Start Available data

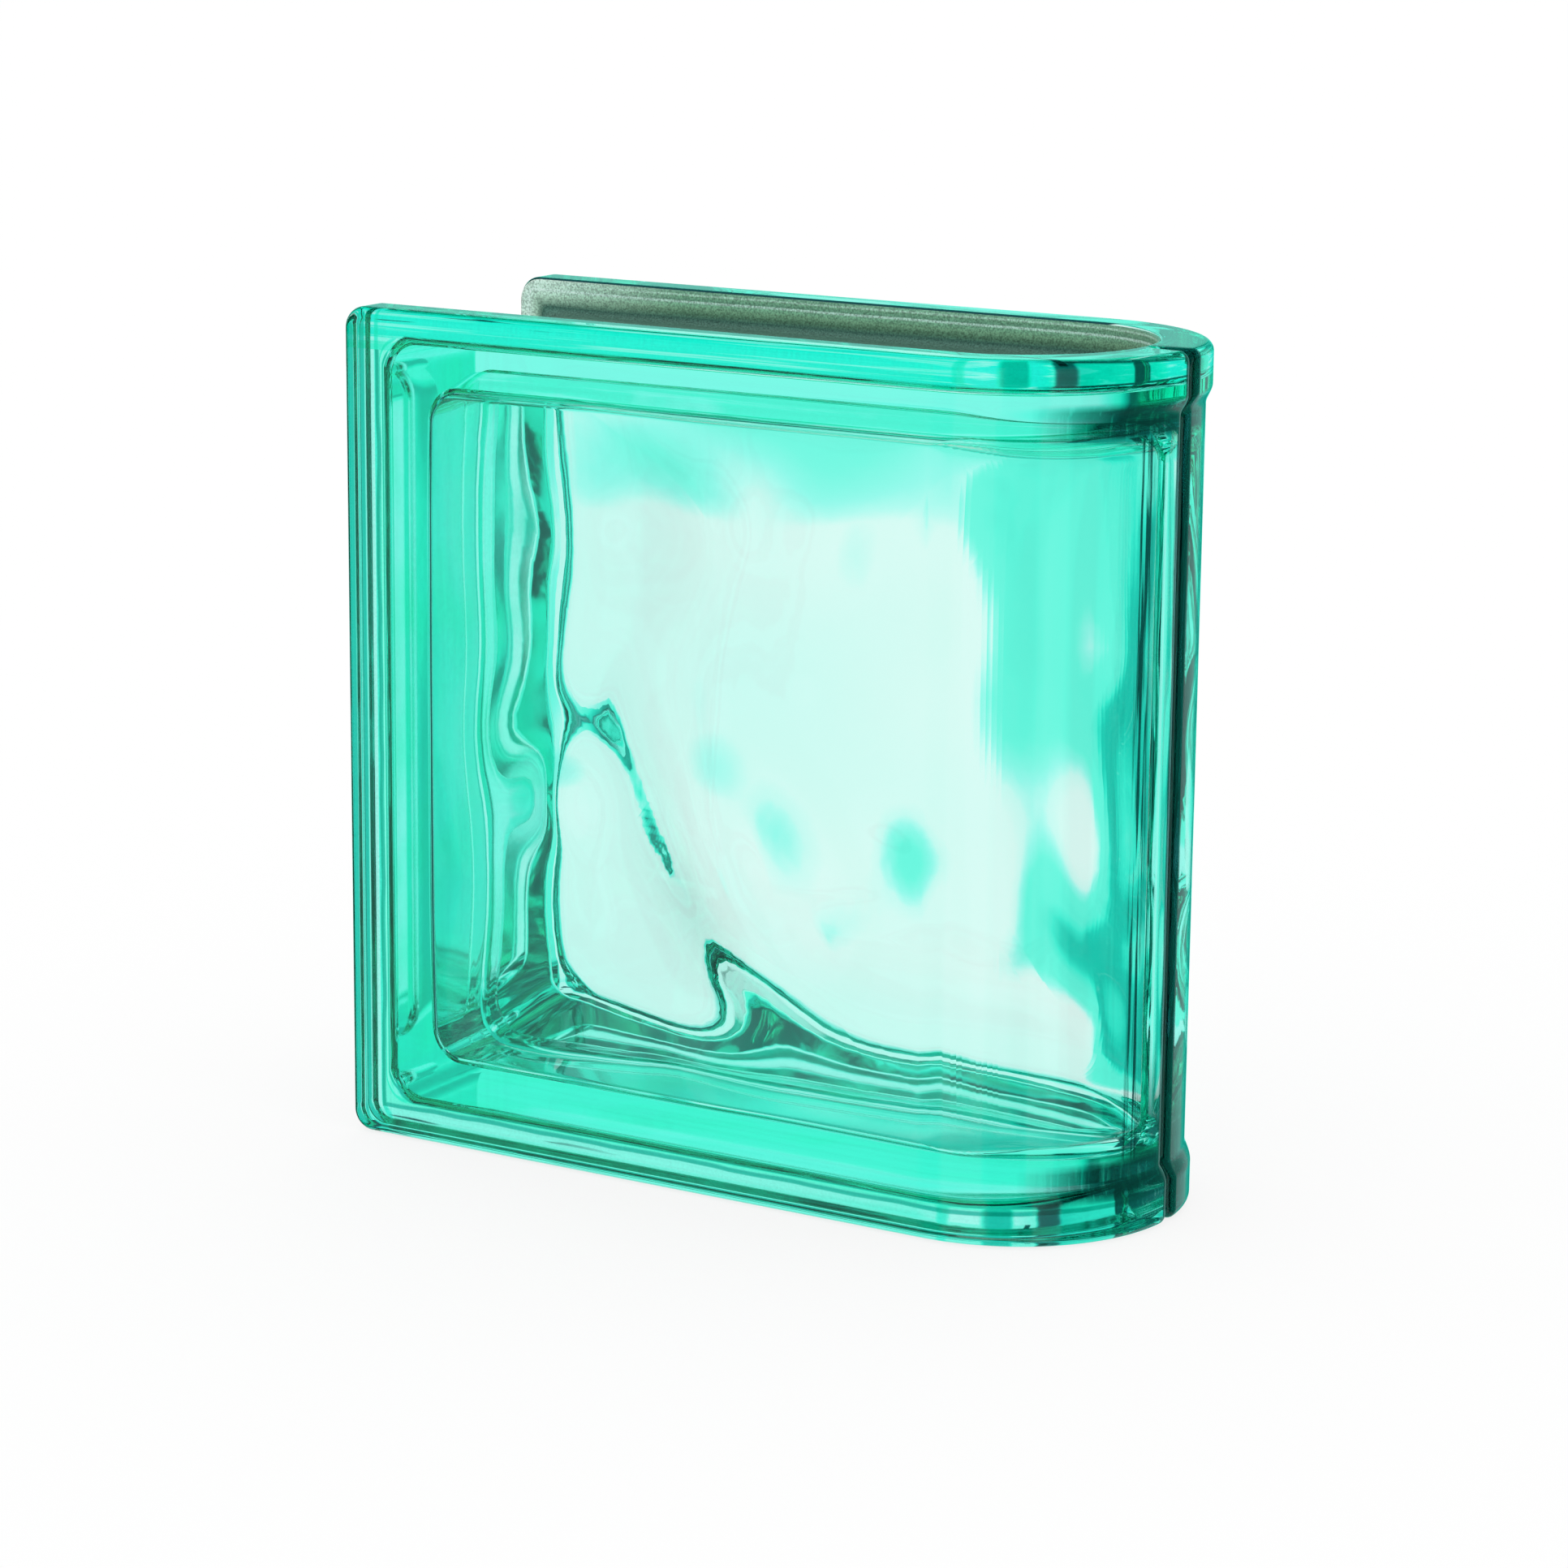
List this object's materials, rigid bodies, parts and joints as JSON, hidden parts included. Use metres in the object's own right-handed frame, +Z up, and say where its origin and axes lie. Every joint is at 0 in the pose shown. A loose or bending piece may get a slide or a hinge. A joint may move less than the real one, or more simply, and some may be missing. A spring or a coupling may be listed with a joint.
{
  "type": "glass block",
  "caption": "Hollow glass block with one half-round end, a mortar channel on the other three sides and a soft wave pressed inside both faces.",
  "frame": {"origin": "centre of the block's bounding box, on the surface it stands on", "axes": "+X from the square end to the rounded end, +Y from the front face to the back face, +Z up"},
  "size_m": [0.1899, 0.08, 0.19],
  "materials": {
    "glass": "clear turquoise pressed glass, polished",
    "coat": "grey bonding coat, satin with a slight metallic flake"
  },
  "bodies": {
    "root": {"front_dish": "glass", "back_dish": "glass", "edge_coat": "coat"}
  },
  "joints": []
}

End Available data

_What is required_
Please set down the whole listing above without altering a single line.

_The response_
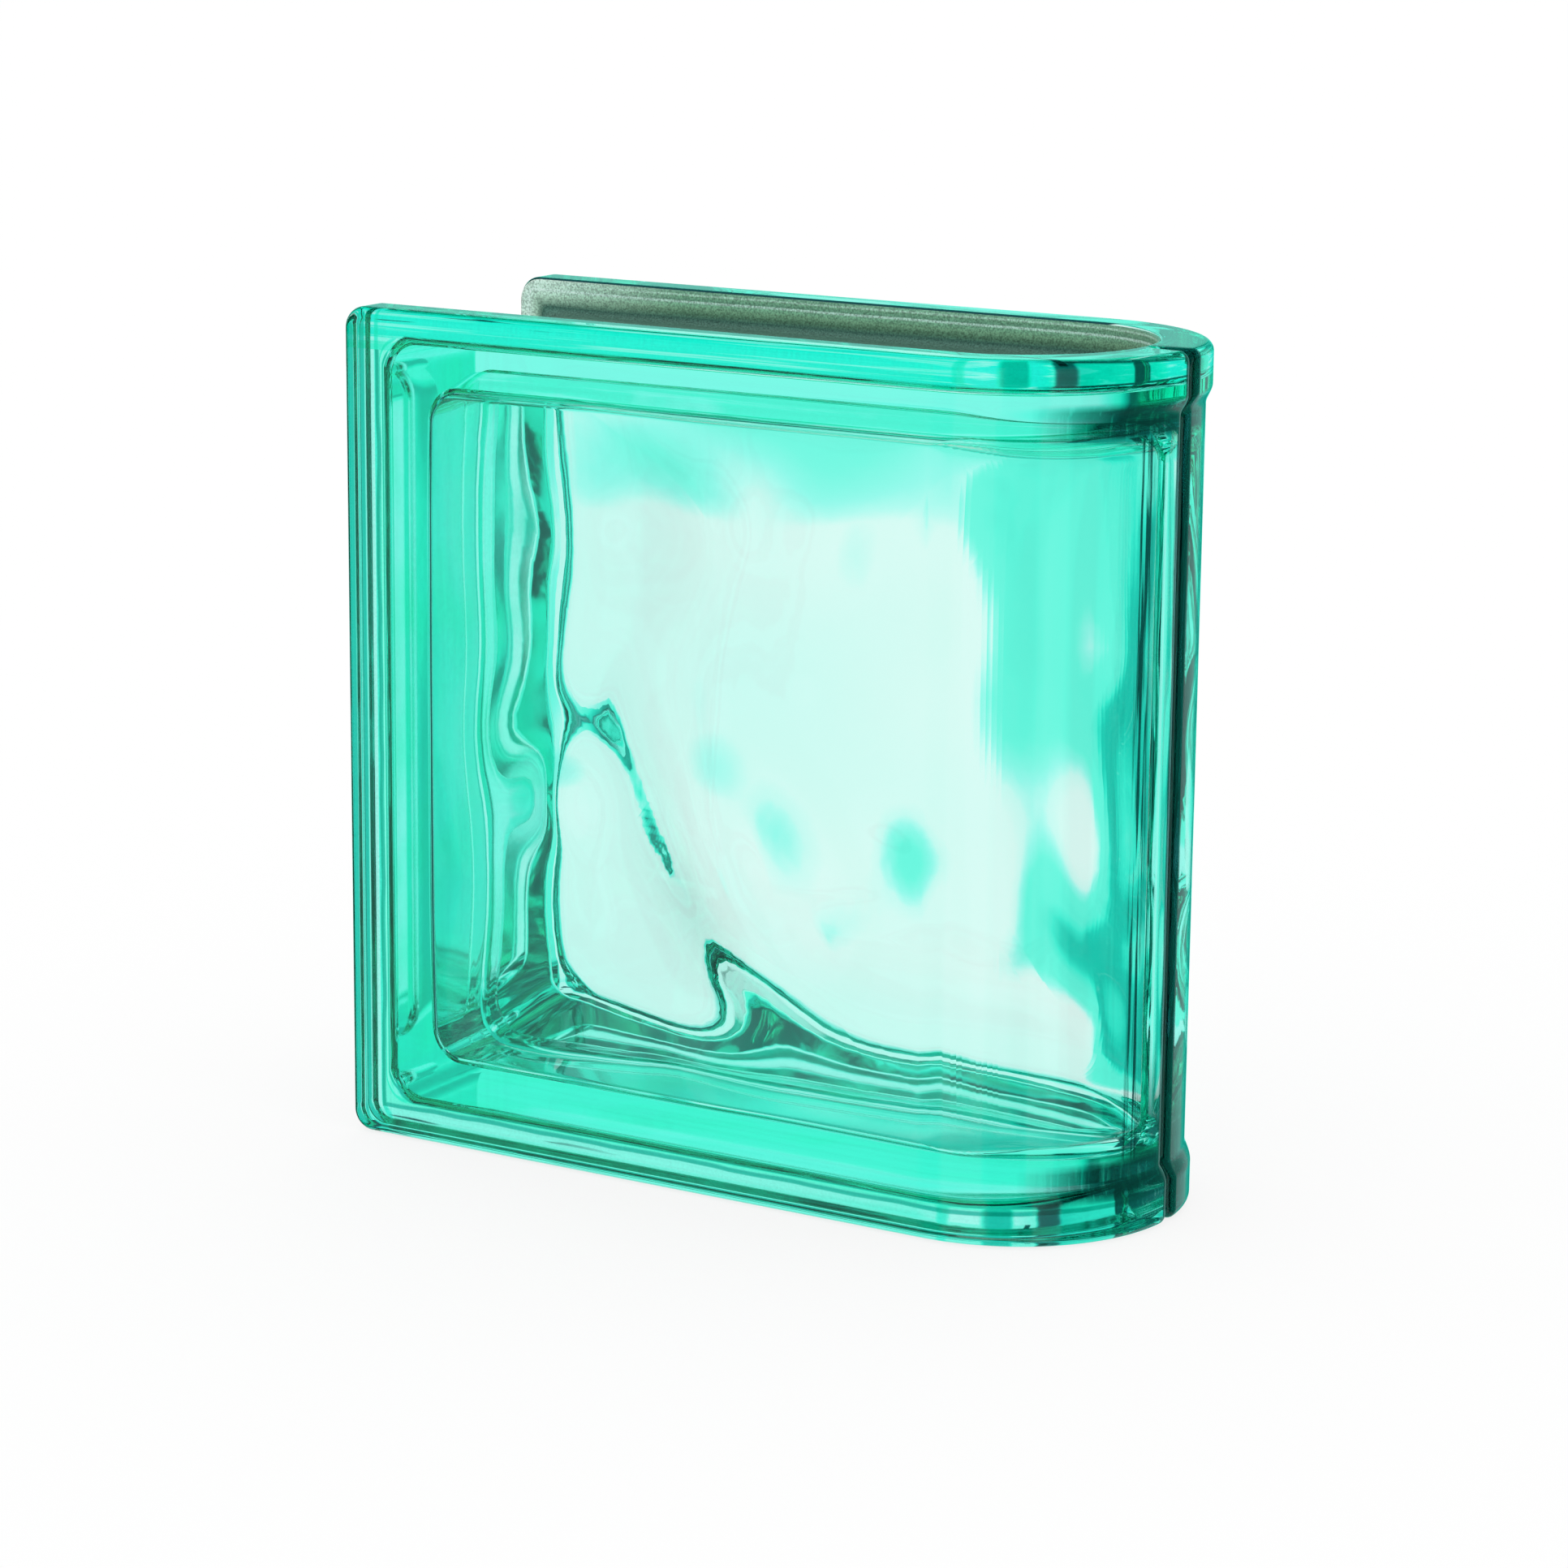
List this object's materials, rigid bodies, parts and joints as JSON, hidden parts included. Use metres in the object's own right-handed frame, +Z up, and say where its origin and axes lie. Every joint is at 0 in the pose shown. A loose or bending piece may get a slide or a hinge. A joint may move less than the real one, or more simply, and some may be missing. A spring or a coupling may be listed with a joint.
{
  "type": "glass block",
  "caption": "Hollow glass block with one half-round end, a mortar channel on the other three sides and a soft wave pressed inside both faces.",
  "frame": {"origin": "centre of the block's bounding box, on the surface it stands on", "axes": "+X from the square end to the rounded end, +Y from the front face to the back face, +Z up"},
  "size_m": [0.1899, 0.08, 0.19],
  "materials": {
    "glass": "clear turquoise pressed glass, polished",
    "coat": "grey bonding coat, satin with a slight metallic flake"
  },
  "bodies": {
    "root": {"front_dish": "glass", "back_dish": "glass", "edge_coat": "coat"}
  },
  "joints": []
}